(1764 - 1839) of Mount Edgcumbe, Corn., o. s. of 3rd B. Edgcumbe (cr. E. of Mount Edgcumbe 1789); educ. Harrow and Ch.Ch. Oxf. 1781; MP 1786 - 95; m. 1789 Ldy. Sophia Hobart, dau. of 2nd E. of Buckinghamshire; sty. Vct. Valletort 1789 - 95 when suc. fa. as 2nd E.
1777 Florence
1784 - 5 Venice (by 19 May 1784), Padua [Paris, summer] Genoa (autumn), Leghorn, Florence, Rome, Naples, Rome (Easter 1785), Mantua (by 11 May 1785), Reggio [England, summer 1785]
Richard Edgcumbe appears in Zoffany's Tribuna (Windsor), as a thirteen-year-old boy watching Charles Loraine Smith sketching; this is the only evidence for a visit to Italy in 1777.

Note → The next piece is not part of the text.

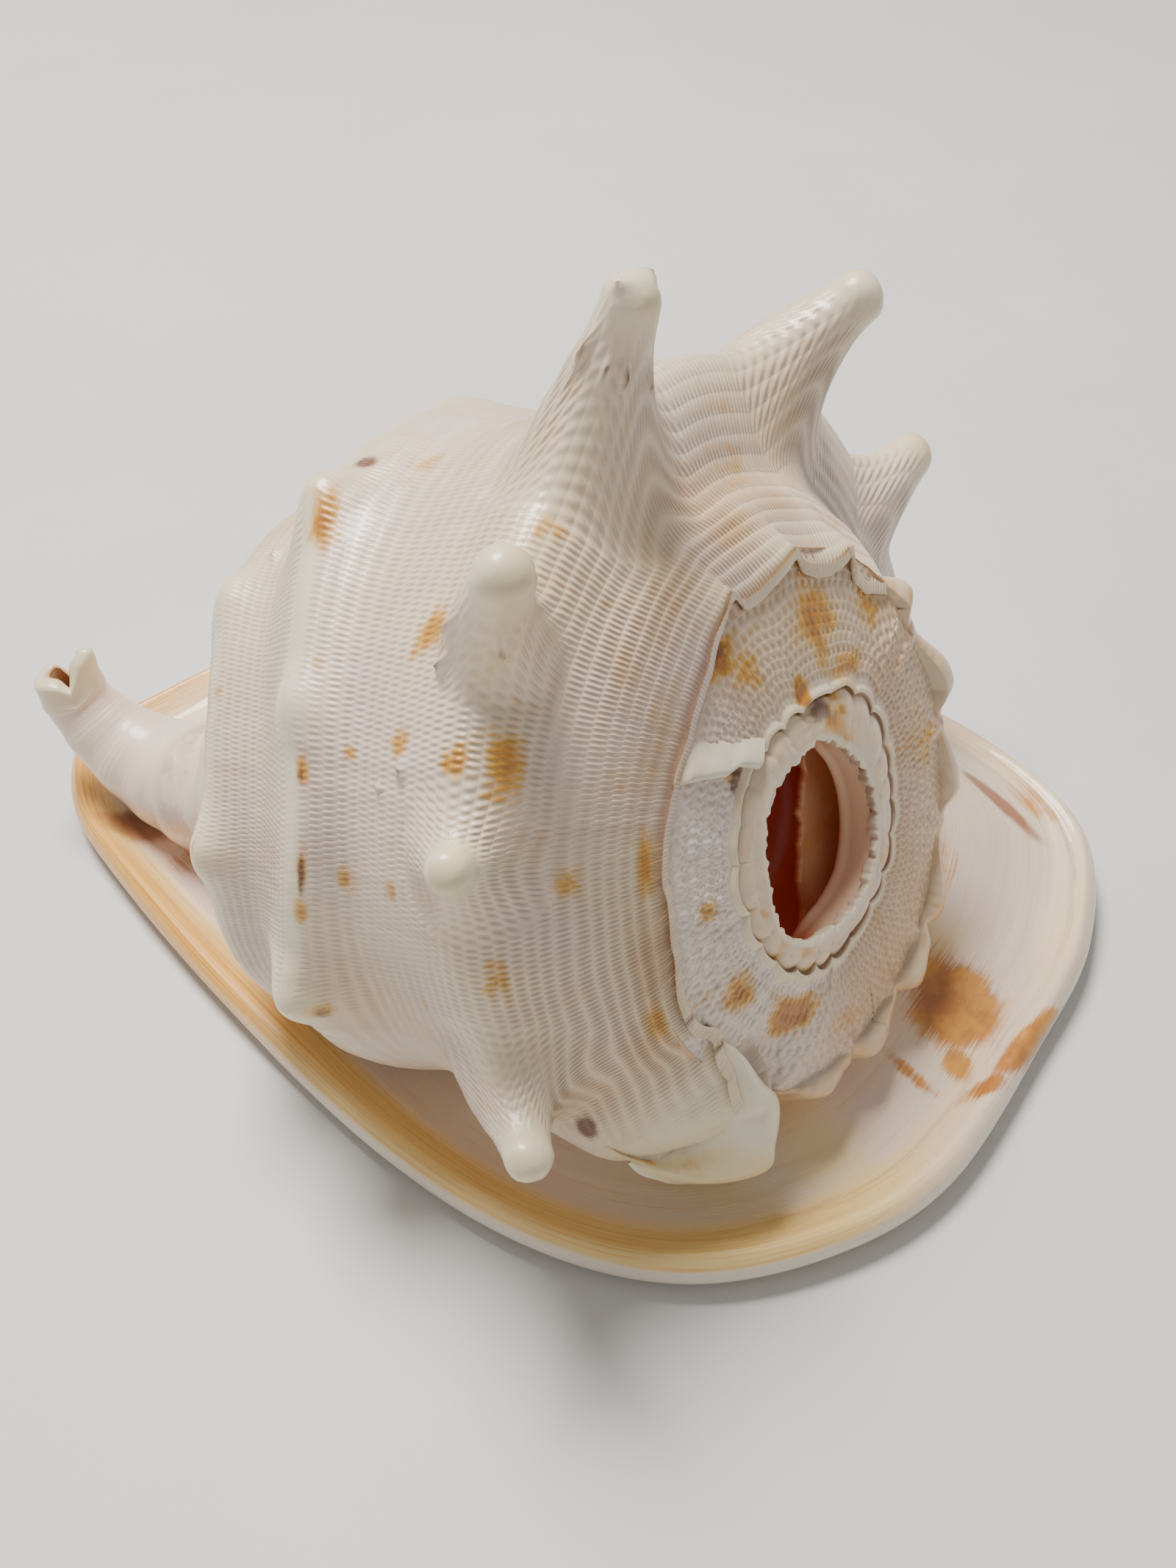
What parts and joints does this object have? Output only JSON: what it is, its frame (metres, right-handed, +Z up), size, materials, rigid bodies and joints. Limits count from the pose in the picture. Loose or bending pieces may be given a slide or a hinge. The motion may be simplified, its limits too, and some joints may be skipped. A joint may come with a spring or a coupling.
{
  "type": "horned helmet shell",
  "caption": "Large spiral sea shell with horned shoulder, flared rolled base, curled canal and a broken hole in its spire, resting on its flat aperture side.",
  "frame": {"origin": "middle of the shell's box, on the surface it rests on", "axes": "+X along the shell from the canal to the spire, +Y towards the outer lip, +Z up"},
  "size_m": [0.2256, 0.1793, 0.1504],
  "materials": {
    "shell": "glossy worn shell, cream and pale pink with ochre stains"
  },
  "bodies": {
    "root": {"helmet_shell": "shell"}
  },
  "joints": []
}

In 1784 - 5 he was in Italy with De Soyres 'a young French protestant of a very good gentleman's family'.1 Edgcumbe's prime interest was in music and his Italian tour was subsequently described in his Musical Reminiscences (1824, 28 - 37). He had 'just arrived' in Venice on 19 May2 for the Feast of the Ascension and William Assheton saw him there that month.3 He attended concerts given entirely by women (concealed from view) in the Conservatorio dei Mendicanti, which he considered the best of the four musical academies then in Venice. In Padua he heard, and received hospitality from, the aging Guadagni (who had sung in England before 1771). Edgcumbe then passed the summer in Paris, returning to Genoa in the autumn. He found the opera indifferent in Genoa and Florence. In Rome, where no woman was permitted on the stage, he noted five theatres open, of which two were for serious opera. Naples had 'a thorough good opera' and two theatres for comic opera, but during Lent there was nothing but sacred drama. He was in Rome for Holy Week in 1785 and was much impressed with the singing in the Pope's chapel and with the grand mass at St Peter's on Easter Sunday, sung without accompaniment. He attended the opera in Mantua with Lord Grey de Wilton on 11 May 1785,4 and the last music he heard in Italy was Sarti's opera Medante at Reggio (performed without the main part since the singer was indisposed). He returned to England in the summer of 1785. 'Upon the whole', he concluded, 'I was surprised at hearing so little very good ... and still more so at the extreme badness of much which I have passed over unnoticed'.
1. Wal.Corr., 25:518. 2. Hall jnl.MSS 6325, f.57v. 3. Assheton list MSS. 4. Grey jnl.MSS 1.